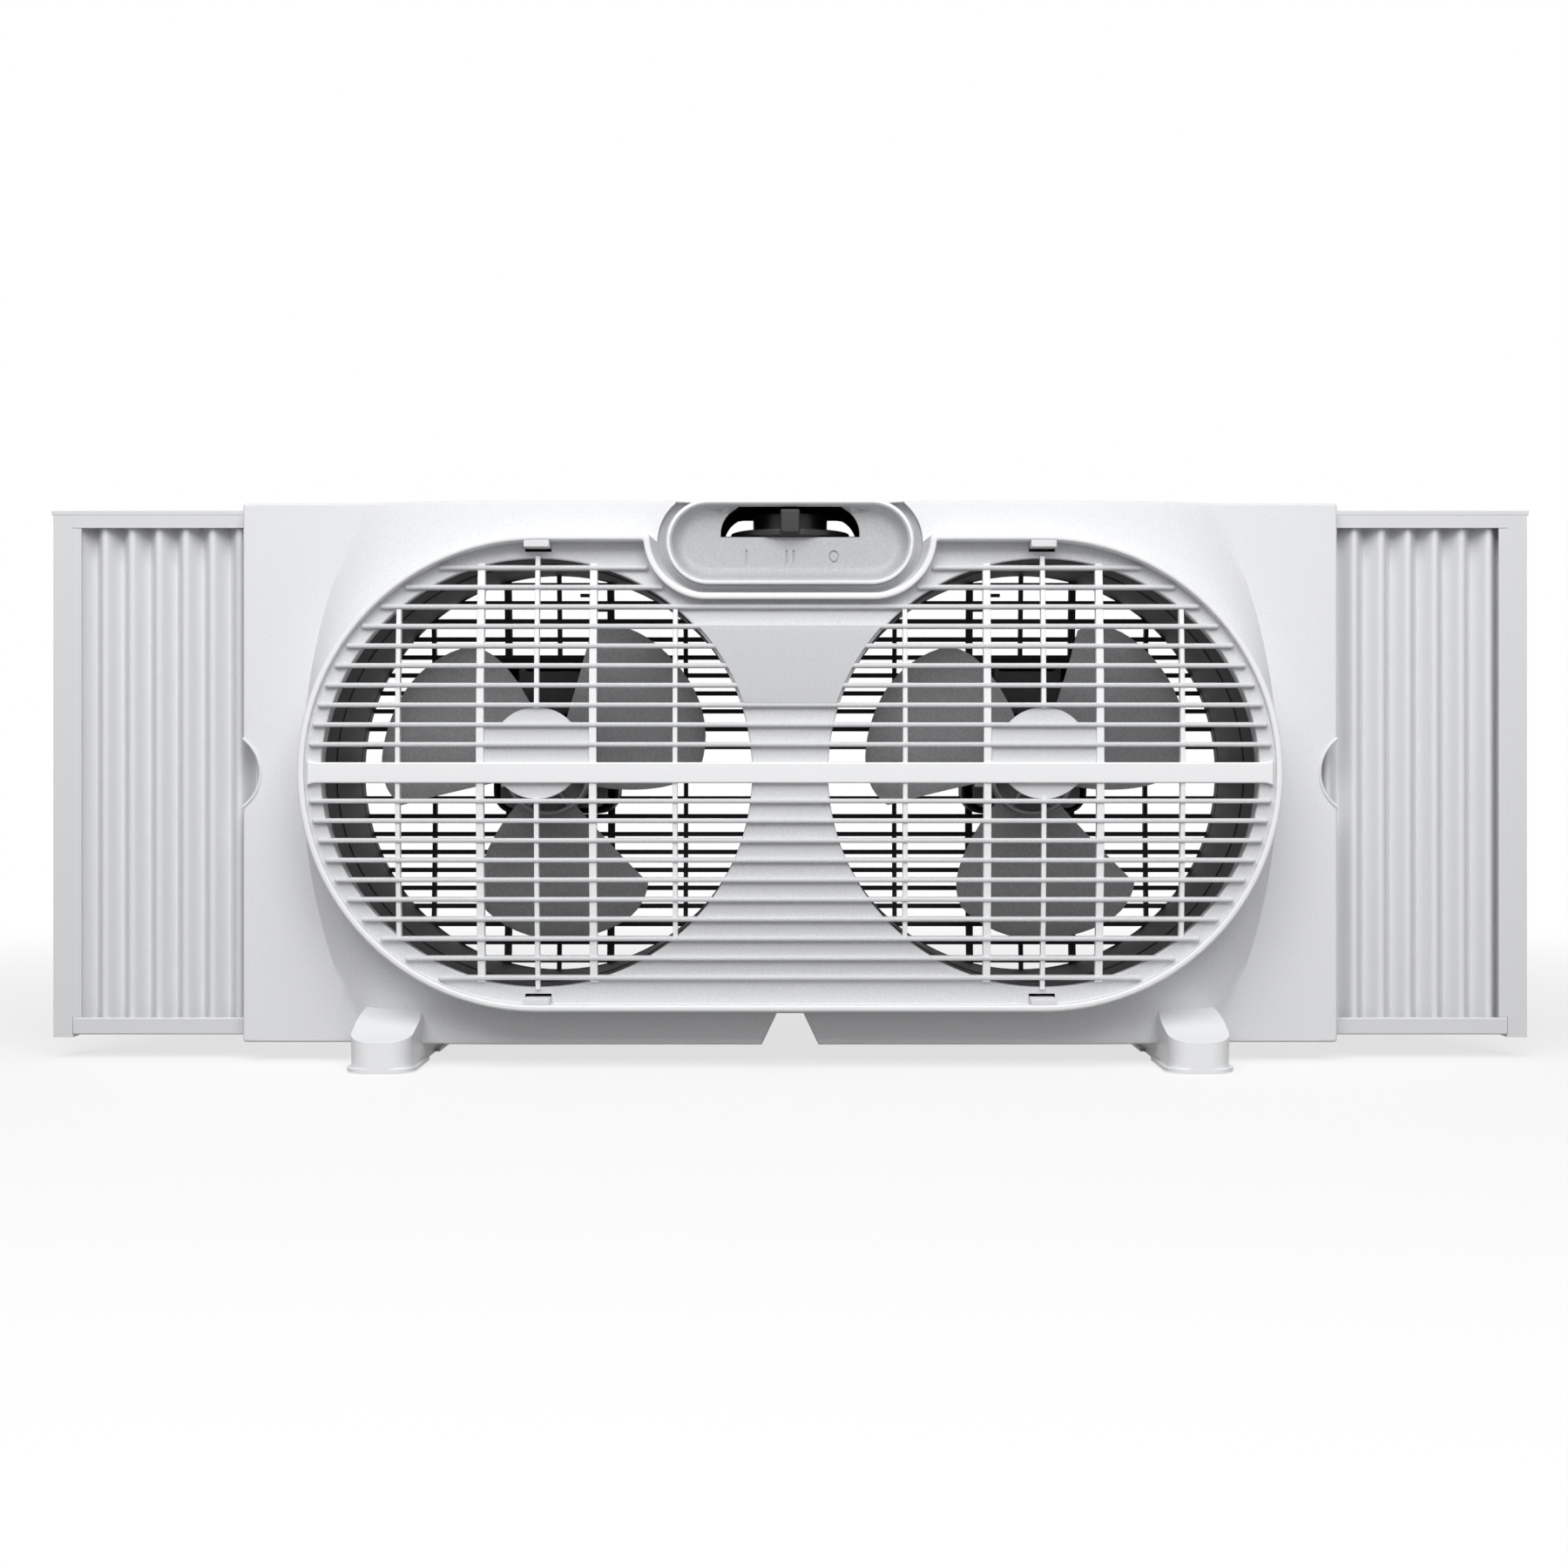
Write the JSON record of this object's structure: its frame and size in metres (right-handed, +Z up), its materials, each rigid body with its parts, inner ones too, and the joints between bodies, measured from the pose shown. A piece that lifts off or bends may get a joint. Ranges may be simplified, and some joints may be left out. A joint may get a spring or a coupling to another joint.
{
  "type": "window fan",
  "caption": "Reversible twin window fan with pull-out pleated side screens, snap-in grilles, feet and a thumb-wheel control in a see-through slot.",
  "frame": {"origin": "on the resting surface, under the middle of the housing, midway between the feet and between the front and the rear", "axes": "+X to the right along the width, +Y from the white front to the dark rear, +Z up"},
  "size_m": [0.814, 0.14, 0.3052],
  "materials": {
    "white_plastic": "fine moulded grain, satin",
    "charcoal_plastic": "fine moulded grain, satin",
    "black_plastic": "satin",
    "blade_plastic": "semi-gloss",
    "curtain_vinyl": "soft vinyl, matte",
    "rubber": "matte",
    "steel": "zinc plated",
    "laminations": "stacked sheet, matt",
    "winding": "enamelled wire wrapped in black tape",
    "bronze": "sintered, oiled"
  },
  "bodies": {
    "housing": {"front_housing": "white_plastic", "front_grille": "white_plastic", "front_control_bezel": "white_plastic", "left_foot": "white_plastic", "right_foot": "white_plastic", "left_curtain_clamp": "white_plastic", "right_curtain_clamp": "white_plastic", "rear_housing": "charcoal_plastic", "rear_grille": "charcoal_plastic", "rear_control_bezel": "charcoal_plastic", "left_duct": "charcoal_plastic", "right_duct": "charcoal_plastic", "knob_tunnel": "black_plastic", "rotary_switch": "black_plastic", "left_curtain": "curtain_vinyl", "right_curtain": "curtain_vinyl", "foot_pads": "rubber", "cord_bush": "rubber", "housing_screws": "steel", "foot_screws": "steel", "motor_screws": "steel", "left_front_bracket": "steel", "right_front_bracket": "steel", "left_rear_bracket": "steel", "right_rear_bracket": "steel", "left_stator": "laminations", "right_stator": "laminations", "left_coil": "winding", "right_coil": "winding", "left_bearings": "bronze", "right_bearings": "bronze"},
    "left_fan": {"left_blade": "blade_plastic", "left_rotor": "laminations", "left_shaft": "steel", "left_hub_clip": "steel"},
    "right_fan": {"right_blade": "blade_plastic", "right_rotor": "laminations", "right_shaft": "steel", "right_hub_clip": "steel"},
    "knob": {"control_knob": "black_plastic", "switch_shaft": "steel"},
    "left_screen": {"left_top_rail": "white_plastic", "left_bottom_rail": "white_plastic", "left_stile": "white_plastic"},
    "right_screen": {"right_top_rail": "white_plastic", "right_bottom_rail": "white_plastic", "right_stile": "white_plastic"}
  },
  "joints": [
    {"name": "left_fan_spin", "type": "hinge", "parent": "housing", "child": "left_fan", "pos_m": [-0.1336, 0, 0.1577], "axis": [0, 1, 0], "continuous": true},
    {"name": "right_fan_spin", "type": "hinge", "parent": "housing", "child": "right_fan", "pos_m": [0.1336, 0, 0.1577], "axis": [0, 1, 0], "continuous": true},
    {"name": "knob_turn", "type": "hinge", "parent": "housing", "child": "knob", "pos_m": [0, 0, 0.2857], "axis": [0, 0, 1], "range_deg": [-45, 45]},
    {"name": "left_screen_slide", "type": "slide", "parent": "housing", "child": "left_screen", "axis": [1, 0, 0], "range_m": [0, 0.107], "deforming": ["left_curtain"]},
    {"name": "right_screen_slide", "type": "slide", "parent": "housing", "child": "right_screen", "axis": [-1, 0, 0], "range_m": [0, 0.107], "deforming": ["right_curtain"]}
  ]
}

———

* _Task objective_
Make an exact copy of the data above.

* _Output of the task_
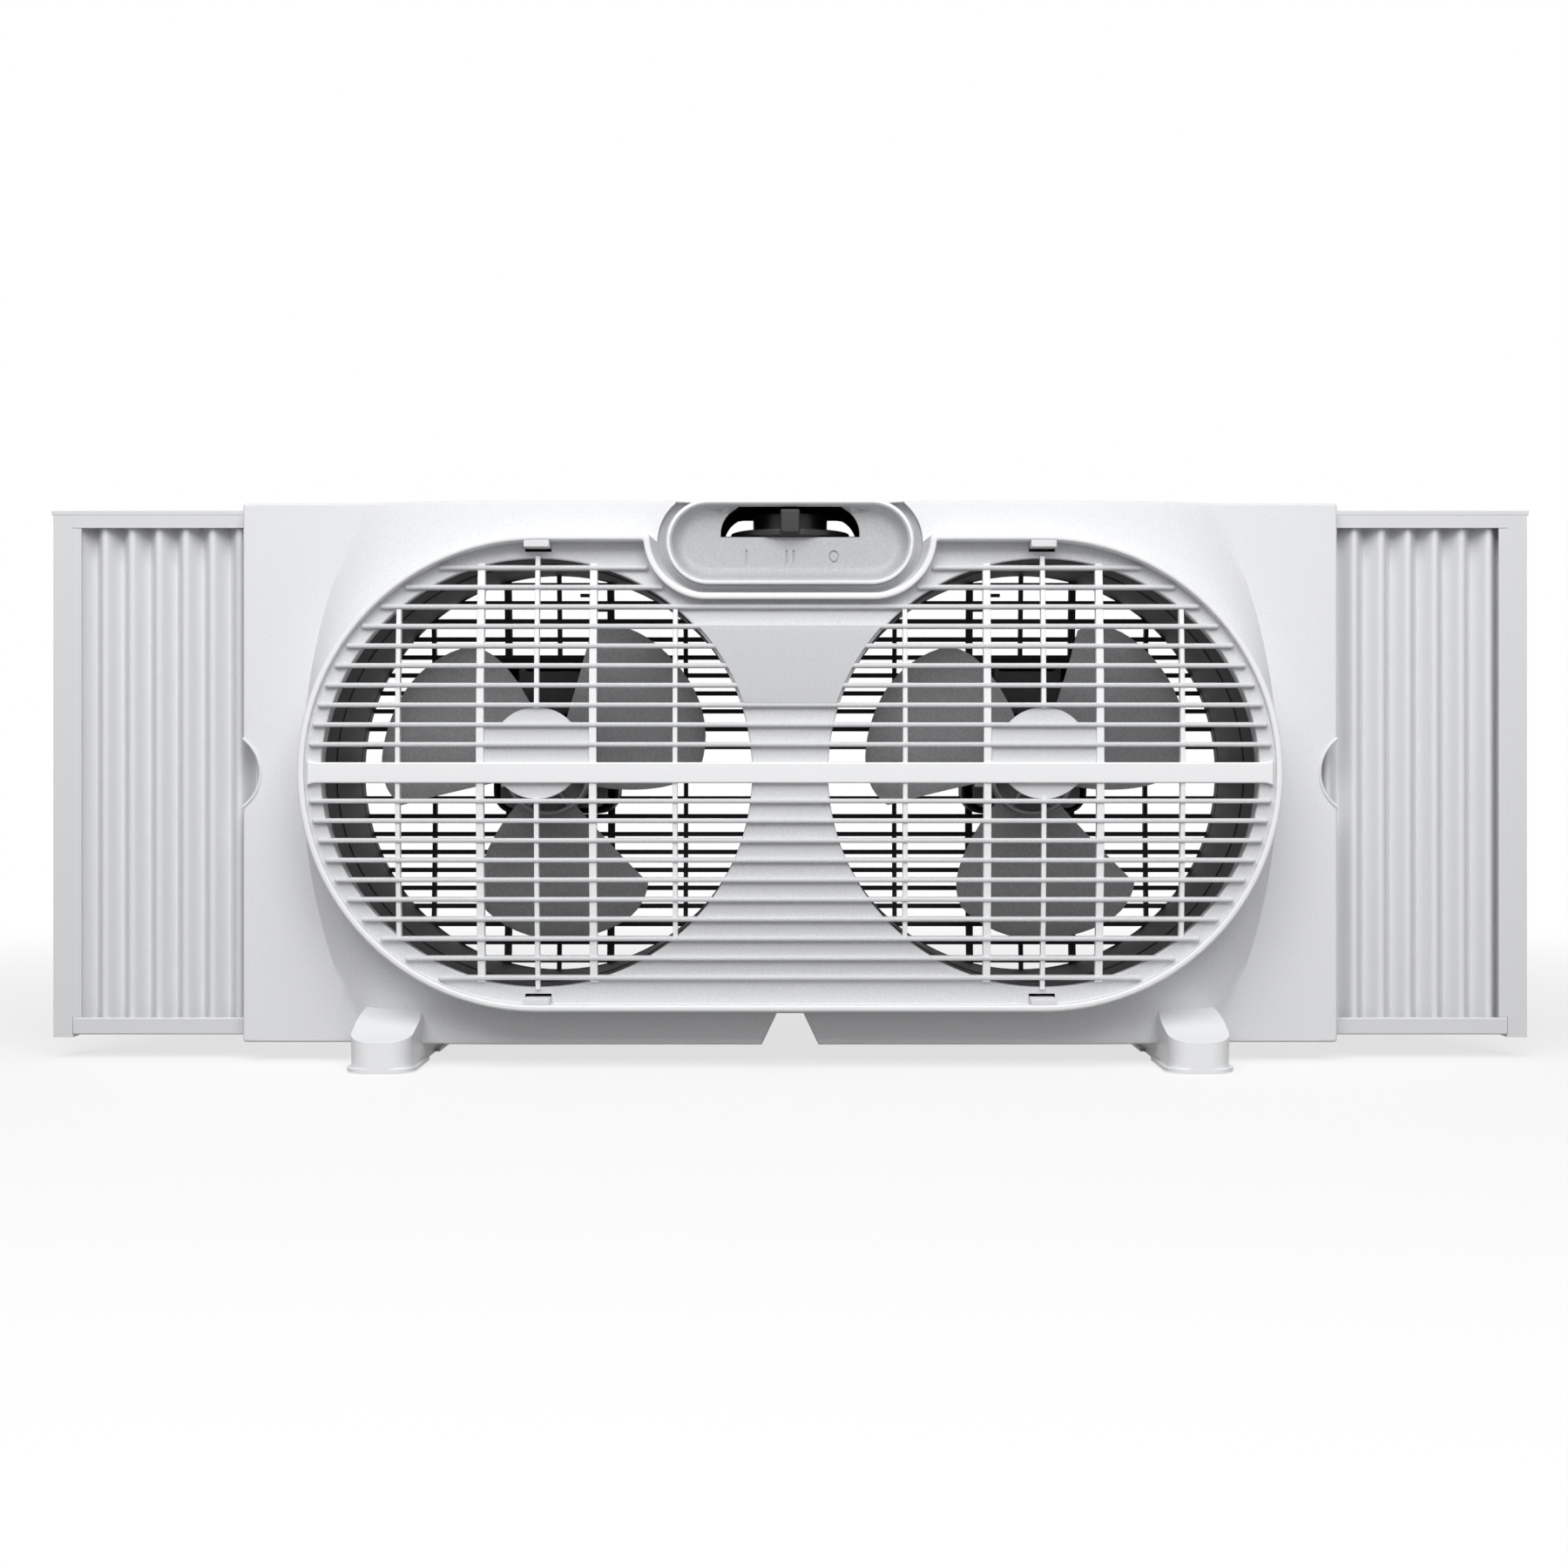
Write the JSON record of this object's structure: its frame and size in metres (right-handed, +Z up), its materials, each rigid body with its parts, inner ones too, and the joints between bodies, measured from the pose shown. A piece that lifts off or bends may get a joint. Ranges may be simplified, and some joints may be left out. A joint may get a spring or a coupling to another joint.
{
  "type": "window fan",
  "caption": "Reversible twin window fan with pull-out pleated side screens, snap-in grilles, feet and a thumb-wheel control in a see-through slot.",
  "frame": {"origin": "on the resting surface, under the middle of the housing, midway between the feet and between the front and the rear", "axes": "+X to the right along the width, +Y from the white front to the dark rear, +Z up"},
  "size_m": [0.814, 0.14, 0.3052],
  "materials": {
    "white_plastic": "fine moulded grain, satin",
    "charcoal_plastic": "fine moulded grain, satin",
    "black_plastic": "satin",
    "blade_plastic": "semi-gloss",
    "curtain_vinyl": "soft vinyl, matte",
    "rubber": "matte",
    "steel": "zinc plated",
    "laminations": "stacked sheet, matt",
    "winding": "enamelled wire wrapped in black tape",
    "bronze": "sintered, oiled"
  },
  "bodies": {
    "housing": {"front_housing": "white_plastic", "front_grille": "white_plastic", "front_control_bezel": "white_plastic", "left_foot": "white_plastic", "right_foot": "white_plastic", "left_curtain_clamp": "white_plastic", "right_curtain_clamp": "white_plastic", "rear_housing": "charcoal_plastic", "rear_grille": "charcoal_plastic", "rear_control_bezel": "charcoal_plastic", "left_duct": "charcoal_plastic", "right_duct": "charcoal_plastic", "knob_tunnel": "black_plastic", "rotary_switch": "black_plastic", "left_curtain": "curtain_vinyl", "right_curtain": "curtain_vinyl", "foot_pads": "rubber", "cord_bush": "rubber", "housing_screws": "steel", "foot_screws": "steel", "motor_screws": "steel", "left_front_bracket": "steel", "right_front_bracket": "steel", "left_rear_bracket": "steel", "right_rear_bracket": "steel", "left_stator": "laminations", "right_stator": "laminations", "left_coil": "winding", "right_coil": "winding", "left_bearings": "bronze", "right_bearings": "bronze"},
    "left_fan": {"left_blade": "blade_plastic", "left_rotor": "laminations", "left_shaft": "steel", "left_hub_clip": "steel"},
    "right_fan": {"right_blade": "blade_plastic", "right_rotor": "laminations", "right_shaft": "steel", "right_hub_clip": "steel"},
    "knob": {"control_knob": "black_plastic", "switch_shaft": "steel"},
    "left_screen": {"left_top_rail": "white_plastic", "left_bottom_rail": "white_plastic", "left_stile": "white_plastic"},
    "right_screen": {"right_top_rail": "white_plastic", "right_bottom_rail": "white_plastic", "right_stile": "white_plastic"}
  },
  "joints": [
    {"name": "left_fan_spin", "type": "hinge", "parent": "housing", "child": "left_fan", "pos_m": [-0.1336, 0, 0.1577], "axis": [0, 1, 0], "continuous": true},
    {"name": "right_fan_spin", "type": "hinge", "parent": "housing", "child": "right_fan", "pos_m": [0.1336, 0, 0.1577], "axis": [0, 1, 0], "continuous": true},
    {"name": "knob_turn", "type": "hinge", "parent": "housing", "child": "knob", "pos_m": [0, 0, 0.2857], "axis": [0, 0, 1], "range_deg": [-45, 45]},
    {"name": "left_screen_slide", "type": "slide", "parent": "housing", "child": "left_screen", "axis": [1, 0, 0], "range_m": [0, 0.107], "deforming": ["left_curtain"]},
    {"name": "right_screen_slide", "type": "slide", "parent": "housing", "child": "right_screen", "axis": [-1, 0, 0], "range_m": [0, 0.107], "deforming": ["right_curtain"]}
  ]
}